10. The system of claim 9, wherein the pump has 4.5 inch diameter plungers with an eight inch stroke.

11. The system of claim 8, wherein the electric motor has a maximum continuous power output of about 1500 horsepower or more.

12. The system of claim 11, wherein the electric motor has a maximum continuous torque of about 8750 ft-lb or more.

13. The system of claim 12, wherein the electric motor has a high temperature rating of about 1100 degrees C. or more.

14. The system of claim 13, wherein the drive shaft of the electric motor is composed of 4340 alloy steel.

15. The system of claim 8, wherein the variable frequency drive frequently performs electric motor diagnostics to prevent damage to the electric motor if it becomes grounded or shorted.

16. The system of claim 15, wherein the generator is a turbine generator.
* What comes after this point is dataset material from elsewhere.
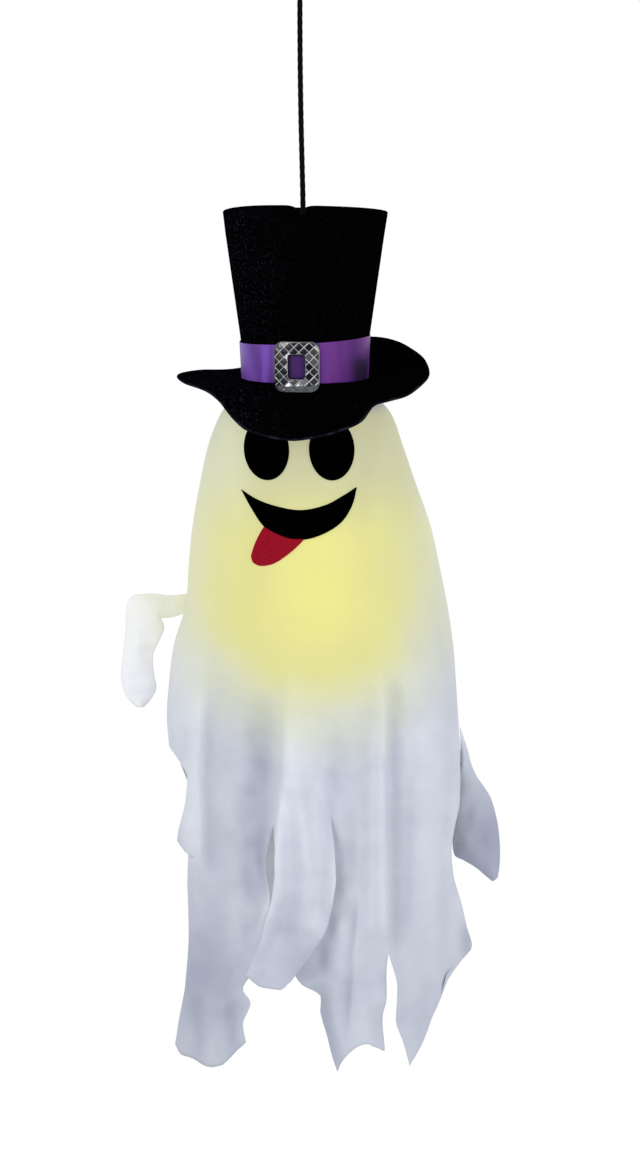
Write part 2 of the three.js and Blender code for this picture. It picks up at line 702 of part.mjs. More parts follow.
// A felt shape on the front of the cloth. outline(u, v) gives a place across and a drop, for u and v
// from 0 to 1.
function feltSolid(outline, across, down) {
  const sheet = new Sheet(felt.thickness);
  const lift = cloth.thickness / 2 + feltGap + felt.thickness / 2;
  const at = (i, j) => sheet.point(`${i} ${j}`, () => {
    const [x, drop] = outline(i / across, j / down);
    const step = 1;
    const slopeX = (frontY(x + step, drop) - frontY(x - step, drop)) / (2 * step);
    const slopeZ = (frontY(x, drop - step) - frontY(x, drop + step)) / (2 * step);
    const normal = new THREE.Vector3(-slopeX, -1, -slopeZ).normalize();
    return new THREE.Vector3(x, -frontY(x, drop), hatBaseZ - drop).addScaledVector(normal, lift);
  });
  for (let j = 0; j < down; j += 1) {
    for (let i = 0; i < across; i += 1) sheet.face(at(i, j), at(i, j + 1), at(i + 1, j + 1), at(i + 1, j));
  }
  return sheet.solid();
}

// A square laid onto an ellipse
function ellipseAt(u, v, x, drop, width, height) {
  const [a, b] = [2 * u - 1, 2 * v - 1];
  const rx = a * Math.sqrt(1 - (b * b) / 2);
  const rz = b * Math.sqrt(1 - (a * a) / 2);
  return [x + (rx * width) / 2, drop + (rz * height) / 2];
}

const flatCurve = (points) => smoothCurve(points.map(([x, drop]) => [x, drop, 0]));

// The area between two curves; its ends are cut a little short of where they meet
function between(upper, lower) {
  const [top, low] = [upper, lower].map(flatCurve);
  return (u, v) => {
    const share = mix(felt.cornerShare, 1 - felt.cornerShare, u);
    const [a, b] = [top.getPointAt(share), low.getPointAt(share)];
    return [mix(a.x, b.x, v), mix(a.y, b.y, v)];
  };
}

function addFace() {
  const eyeAt = (x) => (u, v) => ellipseAt(u, v, x, eye.drop, eye.width, eye.height);
  const eyeCells = Math.round(eye.width / felt.cell) + 1;
  add('left_eye', feltSolid(eyeAt(eye.leftX), eyeCells, eyeCells + 2), materials.faceFelt);
  add('right_eye', feltSolid(eyeAt(eye.rightX), eyeCells, eyeCells + 2), materials.faceFelt);
  add('mouth', feltSolid(between(mouthTop, mouthLow), 16, 3), materials.faceFelt);
  const [root, tip] = [tongueRoot, tongueTip].map(flatCurve);
  const tongueAt = (u, v) => {
    const [a, b] = [root.getPointAt(u), tip.getPointAt(u)];
    return [mix(a.x, b.x, v), mix(a.y, b.y, v)];
  };
  add('tongue', feltSolid(tongueAt, 6, 4), materials.tongueFelt);
}

// The frame inside

// A point on the inside of the cloth, by compass angle and drop, drawn in by an inset
function insideAt(degrees, drop, inset) {
  const row = bodyRow(drop);
  const turn = THREE.MathUtils.degToRad(degrees);
  const x = row.x + (row.halfWidth - inset) * Math.cos(turn);
  return [x, (row.depth - inset) * Math.sin(turn), hatBaseZ - drop];
}

function addFrame() {
  const disc = rod(hub.radius, hubLowZ, hubTopZ, hat.axisX, 0, 40);
  const hole = rod(hub.cordHole, hubLowZ - 1, hubTopZ + 1, spinX, 0);
  add('frame_hub', cut(disc, hole), materials.frame);

  const hoopInset = rib.inset + skirt.foldDepth / 2;
  const hoopZ = hatBaseZ - hoop.drop;
  const ribEnd = hoopZ + hoop.diameter / 2 + gap;
  for (let k = 0; k < rib.count; k += 1) {
    const degrees = (360 * (k + 0.5)) / rib.count;
    const turn = THREE.MathUtils.degToRad(degrees);
    const start = (radius, z) => [hat.axisX + radius * Math.cos(turn), radius * Math.sin(turn), z];
    const middle = bodyStations.slice(0, -4).map(([drop], n) => (
      insideAt(degrees, drop, n === 0 ? 2 * rib.inset : hoopInset)
    ));
    const foot = insideAt(degrees, hoop.drop, hoopInset);
    const route = [
      start(rib.startRadius, hubLowZ - gap),
      start(rib.startRadius + 1, hubLowZ - gap - rib.straightTop),
      ...middle,
      [foot[0], foot[1], ribEnd + rib.straightFoot],
      [foot[0], foot[1], ribEnd],
    ];
    add(`rib_${k + 1}`, tube(route, rib.diameter, rib.sides, rib.steps), materials.wire);
  }

  const centres = Array.from({ length: hoop.segments }, (_, k) => (
    new THREE.Vector3(...insideAt((360 * k) / hoop.segments, hoop.drop, hoopInset))
  ));
  const side = (k) => {
    const turn = (2 * Math.PI * k) / hoop.segments;
    return new THREE.Vector3(Math.cos(turn), Math.sin(turn), 0);
  };
  const ring = ringTube(centres, side, new THREE.Vector3(0, 0, 1), hoop.diameter, hoop.sides);
  add('body_hoop', ring, materials.wire);
}

// The lamp

function addBracket() {
  const inner = bracket.legSpread / 2;
  const outer = inner + bracket.thickness;
  const top = -gap;
  const outline = [
    [-outer - bracket.flange, top], [-inner, top], [-inner, top - bracket.drop], [inner, top - bracket.drop],
    [inner, top], [outer + bracket.flange, top], [outer + bracket.flange, top - bracket.thickness],
    [outer, top - bracket.thickness], [outer, top - bracket.drop - bracket.thickness],
    [-outer, top - bracket.drop - bracket.thickness], [-outer, top - bracket.thickness],
    [-outer - bracket.flange, top - bracket.thickness],
  ];
  const shape = new THREE.Shape(outline.map(([x, z]) => new THREE.Vector2(x, z)));
  const strap = new THREE.ExtrudeGeometry(shape, { depth: bracket.width, bevelEnabled: false });
  strap.rotateX(Math.PI / 2).translate(spinX, bracket.width / 2, hubLowZ);
  add('lamp_bracket', outward(strap), materials.frame);
}

function addBatteryBox() {
  const left = spinX - boxWidth / 2;
  const right = spinX + boxWidth / 2;
  const body = block([left, boxFrontY, boxLowZ], [right, boxBackY, boxTopZ]);
  const cavity = block(
    [left + box.wall, boxFrontY + box.wall, cavityLowZ],
    [right - box.wall, boxBackY + box.wall, cavityLowZ + innerHeight],
  );
  const screwHole = barY(
    screw.diameter / 2 + screw.holeClearance, boxBackY - screw.bite - 1, boxBackY + 1, spinX, screwZ,
  );
  const slotLow = (boxLowZ + boxTopZ) / 2 - slider.length / 2 - gap;
  const slotTop = slotLow + slider.length + slider.travel + 2 * gap;
  const slot = block(
    [left - box.wall, cellY - slider.knobWidth / 2 - gap, slotLow],
    [left + 2 * box.wall, cellY + slider.knobWidth / 2 + gap, slotTop],
  );
  const leadHole = rod(lead.diameter / 2 + gap, boxLowZ - 1, cavityLowZ + 1, spinX, 0, 16);
  add('battery_case', cut(body, cavity, screwHole, slot, leadHole), materials.plastic);

  const wallIn = left + box.wall;
  const knobTip = left - slider.knobReach;
  const profile = [
    [knobTip, -slider.knobWidth / 2], [wallIn + gap, -slider.knobWidth / 2],
    [wallIn + gap, -slider.plateWidth / 2],
    [wallIn + gap + slider.plateThickness, -slider.plateWidth / 2],
    [wallIn + gap + slider.plateThickness, slider.plateWidth / 2], [wallIn + gap, slider.plateWidth / 2],
    [wallIn + gap, slider.knobWidth / 2], [knobTip, slider.knobWidth / 2],
  ];
  const shape = new THREE.Shape(profile.map(([x, y]) => new THREE.Vector2(x, y)));
  const knob = new THREE.ExtrudeGeometry(shape, { depth: slider.length, bevelEnabled: false });
  add('power_switch', outward(knob.translate(0, cellY, slotLow + gap)), materials.steel);

  const lid = block([left, coverY, boxLowZ], [right, coverY + cover.thickness, boxTopZ]);
  const lidHole = barY(screw.diameter / 2 + gap, coverY - 1, coverY + cover.thickness + 1, spinX, screwZ);
  add('battery_cover', cut(lid, lidHole), materials.plastic);
  addScrew();

  const plateLow = cavityLowZ + gap;
  const plateTop = cavityLowZ + innerHeight - gap - plate.thickness;
  [['contact_plate_lower', plateLow], ['contact_plate_upper', plateTop]].forEach(([name, z]) => {
    const halfWidth = innerWidth / 2 - plate.margin;
    const halfDepth = cell.diameter / 2 - plate.inset;
    add(name, block(
      [spinX - halfWidth, cellY - halfDepth, z],
      [spinX + halfWidth, cellY + halfDepth, z + plate.thickness],
    ), materials.brass);
  });
  for (let k = 0; k < cell.count; k += 1) {
    const x = spinX + (k - (cell.count - 1) / 2) * cell.pitch;
    const low = plateLow + plate.thickness + gap;
    const r = cell.diameter / 2;
    const shoulder = cell.length - cell.nubLength;
    const nub = cell.nubDiameter / 2;
    const outline = [[0, 0], [r, 0], [r, shoulder], [nub, shoulder], [nub, cell.length], [0, cell.length]];
    const isFlipped = k % 2 === 1;
    const standing = isFlipped ? outline.map(([radius, h]) => [radius, cell.length - h]) : outline;
    add(`battery_${k + 1}`, turned(standing, 20, x, cellY, low), materials.cell);
  }
}

function addScrew() {
  const faceY = coverY + cover.thickness + gap;
  const shank = boxBackY - screw.bite;
  const r = screw.diameter / 2;
  const profile = [
    [0, shank], [r, shank], [r, faceY], [screw.headDiameter / 2, faceY],
    [screw.headDiameter / 2, faceY + screw.headHeight], [0, faceY + screw.headHeight],
  ];
  const turnedScrew = new THREE.LatheGeometry(profile.map(([radius, y]) => new THREE.Vector2(radius, y)), 20);
  turnedScrew.translate(spinX, 0, screwZ);
  const half = screw.slotWidth / 2;
  const reach = screw.headDiameter;
  const slotFloor = faceY + screw.headHeight / 2;
  const slot = block(
    [spinX - half, slotFloor, screwZ - reach],
    [spinX + half, faceY + screw.headHeight + 1, screwZ + reach],
  );
  add('cover_screw', cut(outward(turnedScrew), slot), materials.steel);
}

function addLamp() {
  const r = stem.diameter / 2;
  add('lamp_stem', turned([
    [r - stem.wall, stemLowZ], [r, stemLowZ], [r, stemTopZ],
    [r - stem.wall, stemTopZ], [r - stem.wall, stemLowZ],
  ], 24, spinX, 0, 0), materials.plastic);
  const leadTop = cavityLowZ + gap / 2;
  add('led_lead', tube(
    [[spinX, 0, boardTopZ + gap], [spinX, 0, mix(boardTopZ, leadTop, 0.5)], [spinX, 0, leadTop]],
    lead.diameter, lead.sides, 4,
  ), materials.lead);

  const capLow = neckTopZ + gap;
  const capRadius = globe.neckRadius + cap.overhang;
  add('globe_cap', turned([
    [r + gap, capLow], [capRadius, capLow], [capRadius, capLow + cap.thickness],
    [r + gap, capLow + cap.thickness], [r + gap, capLow],
  ], 32, spinX, 0, 0), materials.plastic);
  const boardLow = boardTopZ - board.thickness;
  add('led_board', outward(rod(board.radius, boardLow, boardTopZ, spinX, 0)), materials.board);
  for (let k = 0; k < led.count; k += 1) {
    const turn = (2 * Math.PI * k) / led.count + Math.PI / 2;
    const top = boardLow - gap;
    const dome = led.diameter / 2;
    const profile = [[0, top], [dome, top], [dome, top - led.height + dome]];
    for (let n = 1; n <= 4; n += 1) {
      const bend = (Math.PI / 8) * n;
      profile.push([n === 4 ? 0 : dome * Math.cos(bend), top - led.height + dome - dome * Math.sin(bend)]);
    }
    const [x, y] = [spinX + led.pitchRadius * Math.cos(turn), led.pitchRadius * Math.sin(turn)];
    add(`led_${k + 1}`, turned(profile, 12, x, y, 0), materials.led);
  }

  const arcPoints = (radius, neck, steps) => {
    const end = Math.acos(neck / radius);
    return Array.from({ length: steps + 1 }, (_, k) => {
      const rise = mix(-Math.PI / 2, end, k / steps);
      return [k === 0 ? 0 : radius * Math.cos(rise), globeZ + radius * Math.sin(rise)];
    });
  };
  const neckIn = globe.neckRadius - globe.wall;
  const outer = arcPoints(globe.radius, globe.neckRadius, globe.rings);
  const inner = arcPoints(globe.radius - globe.wall, neckIn, globe.rings);
  add('globe', turned([
    ...outer, [globe.neckRadius, neckTopZ], [neckIn, neckTopZ], ...inner.toReversed(),
  ], globe.segments, spinX, 0, 0), materials.diffuser);
}

// The sleeves: the left one stands out from the seam and drops to a round end, the right one falls to a point.
// Their first rows lie on the seams, a gap clear of the body.
function seamX(side, drop) {
  const [left, right] = bodyAt(drop);
  const out = cloth.thickness / 2 + 2 * gap;
  return side < 0 ? spinX - left - out : spinX + right + out;
}
const leftSleeve = [
  [seamX(-1, 217), 217, seamX(-1, 237), 237, 0], [-131, 219, -129, 241, -1], [-148, 217, -139, 242, -2],
  [-168, 220, -137, 246, -2], [-174, 234, -136, 252, -2], [-174, 250, -139, 260, -1], [-177, 279, -147, 279, 0],
  [-179, 299, -146, 299, 0], [-177, 312, -144, 312, 0], [-172, 323, -149, 323, 0], [-164, 331, -156, 331, 0],
];
const rightSleeve = [
  [seamX(1, 352), 352, seamX(1, 368), 368, 0], [168, 376, 160, 388, 5], [171, 388, 154, 430, 9],
  [177, 402, 153, 460, 10], [190, 422, 155, 482, 10], [197, 445, 164, 487, 10], [200, 468, 176, 494, 9],
  [200, 490, 188, 504, 9], [198, 504, 193, 508, 9],
];

addCord();
addHat();
addCloth();
add('left_sleeve', sleeveSolid(leftSleeve, 4), materials.cloth);
add('right_sleeve', sleeveSolid(rightSleeve, 4), materials.cloth);
addFace();
addFrame();
addBracket();
addBatteryBox();
addLamp();

export default ghost;
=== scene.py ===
"""A hanging ghost decoration: a braided cord, a felt top hat with a satin ribbon and a buckle, draped gauze
with a felt face, and a lit globe on a wire frame inside.

The tables are in millimetres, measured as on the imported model: +Z up, the viewer at -Y. Meshes are in
metres. A drop is measured down from the crown's lower edge.
"""

import math

import bmesh
import bpy
import numpy as np
from bpy.props import FloatProperty, FloatVectorProperty, IntProperty, PointerProperty
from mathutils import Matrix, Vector


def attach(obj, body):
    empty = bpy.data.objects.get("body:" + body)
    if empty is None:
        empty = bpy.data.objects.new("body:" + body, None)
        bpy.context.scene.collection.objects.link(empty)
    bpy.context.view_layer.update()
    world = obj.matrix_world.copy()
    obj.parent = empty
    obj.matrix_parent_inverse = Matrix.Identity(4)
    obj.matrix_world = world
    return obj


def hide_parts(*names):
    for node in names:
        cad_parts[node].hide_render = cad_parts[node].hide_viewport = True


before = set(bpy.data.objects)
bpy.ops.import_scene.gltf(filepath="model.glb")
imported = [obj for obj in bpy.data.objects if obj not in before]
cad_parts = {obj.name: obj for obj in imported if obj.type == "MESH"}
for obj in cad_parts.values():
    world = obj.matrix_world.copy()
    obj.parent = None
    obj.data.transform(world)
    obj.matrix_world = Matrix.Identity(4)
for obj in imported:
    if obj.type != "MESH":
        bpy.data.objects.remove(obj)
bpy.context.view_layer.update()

bl_info = {
    "name": "Hanging ghost decoration",
    "version": (1, 0, 0),
    "blender": (4, 5, 0),
    "location": "3D View > Sidebar > Ghost",
    "description": "Builds a cloth ghost with a felt top hat that hangs on a cord",
    "category": "Object",
}

MM = 0.001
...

17. The system of claim 8, wherein the variable frequency drive includes power semiconductor heat sinks having one or more thermal sensors monitored by a microprocessor to prevent semiconductor damage caused by excessive heat.

18. A system for hydraulically fracturing an underground formation in an oil or gas well to extract oil or gas from the formation, the oil or gas well having a wellbore that permits passage of fluid from the wellbore into the formation, the system comprising:

a trailer;

two or more pumps attached to the trailer without a skid and fluidly connected to the well, the pumps configured to pump fluid into the wellbore at high pressure so that the fluid passes from the wellbore into the formation, and fractures the formation;

one or more electric induction motors attached to the pumps to drive the pumps, the electric motors attached to the trailer without a skid; and

a generator for connection to the electric induction motor that provides electric power to the electric induction motor.

19. The system of claim 18, further comprising:

a variable frequency drive attached to the trailer and connected to the electric induction motor to control the speed of the motor.